My colleague, Toby Hunt, had a cool idea for a use for the live bus-times data; put a screen in a pub or nightclub showing when the next buses from the nearby bus-stops are. More drinking time, and less time spent outside in the cold. For girls travelling home alone, waiting longer than needed at a bus-stop could even be a safety issue.

We are grabbing the data from the council website, and caching it for 30 seconds to try and minimise load on their server. There’s 1410 bus-stops in the bus-stops dataset so in theory the maximum load on their server would be those requested twice a minute. 47 requests per second is rather a lot, but I doubt it’ll ever see 10% of that.

Welcome to the Data Blog

March 4, 2011
by Christopher Gutteridge

Welcome to the University of Southampton Data Blog. We will use this blog to update you on new features of the data site,  cool things people have done with the data and so forth.

The techie details about how the site works and the different technologies involved will be posted to our Web Team blog.

Right now we’re about 60 hours from Data-Day, which is March 7th.
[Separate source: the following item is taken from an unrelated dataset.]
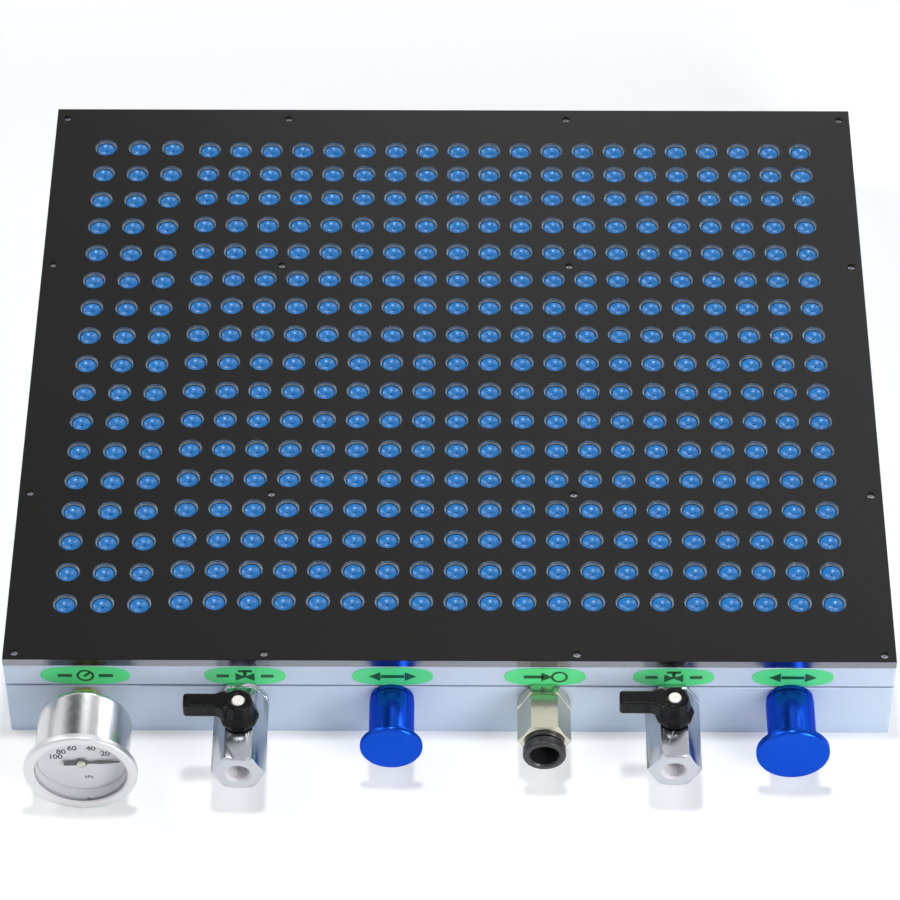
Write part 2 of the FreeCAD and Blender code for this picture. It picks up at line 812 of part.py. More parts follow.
def make_gauge():
    """Vacuum gauge with its socket, case, tube, movement, dial, needle, window and bezel."""
    x, z = gauge_across, sizes.gauge_height
    hex_start = out_from_face(sizes.gauge_hex_start)
    hex_end = out_from_face(sizes.gauge_hex_end)
    hex_corner = sizes.gauge_hex_flats / math.sqrt(3)
    neck = sizes.gauge_neck_radius
    bore = sizes.gauge_bore_radius
    case_back = front_face - sizes.gauge_standoff
    case_front = case_back - sizes.gauge_case_length
    dial_back = case_front + sizes.gauge_dial_depth
    movement_back = dial_back + sizes.gauge_movement_length
    block_end = thread_start - movement_back
    face = out_from_face(0)
    profile = [(bore, 0), (thread_radius, 0), (thread_radius, face), (neck, face), (neck, hex_start),
               (hex_corner, hex_start), (hex_corner, hex_end), (neck, hex_end), (neck, block_end),
               (bore, block_end)]
    turning = turned("gauge_socket_turning", profile, x, thread_start, z, FACING_OUT)
    bar = hexagon("gauge_socket_bar", sizes.gauge_hex_flats, block_end, x, thread_start, z)
    keep(common("gauge_socket", turning, bar))

    wall = sizes.gauge_case_wall
    radius = sizes.gauge_case_radius
    hole = neck + sizes.gauge_arbor_clearance
    length = sizes.gauge_case_length
    cup = [(hole, 0), (radius, 0), (radius, length), (radius - wall, length), (radius - wall, wall),
           (hole, wall)]
    inner_round = sizes.gauge_case_round - wall
    rounds = [(radius, 0, sizes.gauge_case_round), (radius - wall, wall, inner_round)]
    keep(turned("gauge_case", cup, x, case_back, z, FACING_OUT, rounds))

    bezel_front = sizes.gauge_bezel_length
    lip = sizes.gauge_bezel_lip
    case_seat = radius + sizes.thread_clearance
    seat_depth = bezel_front - lip - sizes.gauge_window_thickness - sizes.gauge_arbor_clearance
    window_seat = sizes.gauge_window_radius + sizes.gauge_arbor_clearance
    ring = [(case_seat, 0), (sizes.gauge_bezel_radius, 0), (sizes.gauge_bezel_radius, bezel_front),
            (sizes.gauge_view_radius, bezel_front), (sizes.gauge_view_radius, bezel_front - lip),
            (window_seat, bezel_front - lip), (window_seat, seat_depth), (case_seat, seat_depth)]
    bezel_back = case_front + seat_depth
    rounds = [(sizes.gauge_bezel_radius, bezel_front, sizes.gauge_bezel_round)]
    keep(turned("gauge_bezel", ring, x, bezel_back, z, FACING_OUT, rounds))
    keep(cylinder("gauge_window", sizes.gauge_window_radius, sizes.gauge_window_thickness,
                  x, case_front, z, UPRIGHT))

    arbor_hole = sizes.gauge_arbor_radius + sizes.gauge_arbor_clearance
    dial_front = dial_back - sizes.gauge_dial_thickness
    dial = [(arbor_hole, 0), (sizes.gauge_dial_radius, 0),
            (sizes.gauge_dial_radius, sizes.gauge_dial_thickness), (arbor_hole, sizes.gauge_dial_thickness)]
    keep(turned("gauge_dial", dial, x, dial_back, z, FACING_OUT))

    make_movement(x, z, dial_back, movement_back, arbor_hole)
    make_bourdon_tube(x, z, (case_back + movement_back) / 2 - sizes.gauge_tube_radius)
    make_needle(x, z, dial_front, movement_back)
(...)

After launch we’ll continue to add datasets. There are datasets we have approval to publish but there are just not enough hours in the day! Datasets which are planned to follow in due course include

  • Building energy use data (we have a great metering system)
  • What software is installed on workstation clusters and desktop machines of each academic unit
  • Menus from the staff club
  • Mapping from Programme of Study to individual modules

In the longer term we also hope to look into giving people the ability to access their personal data (timetables specifically), and more importantly authorise apps to have access to that data. See this blog post for some earlier thoughts on this concept.

The photgraphs of many of our main buildings were provided by a student, under a CC-BY license. This means anyone in the University, or beyond, can freely use them so long as they credit the artist. We don’t have photos of the more far flung or obscure buildings, but the student photographic society have taken that as a challenge and we look forward to seeing what they come up with.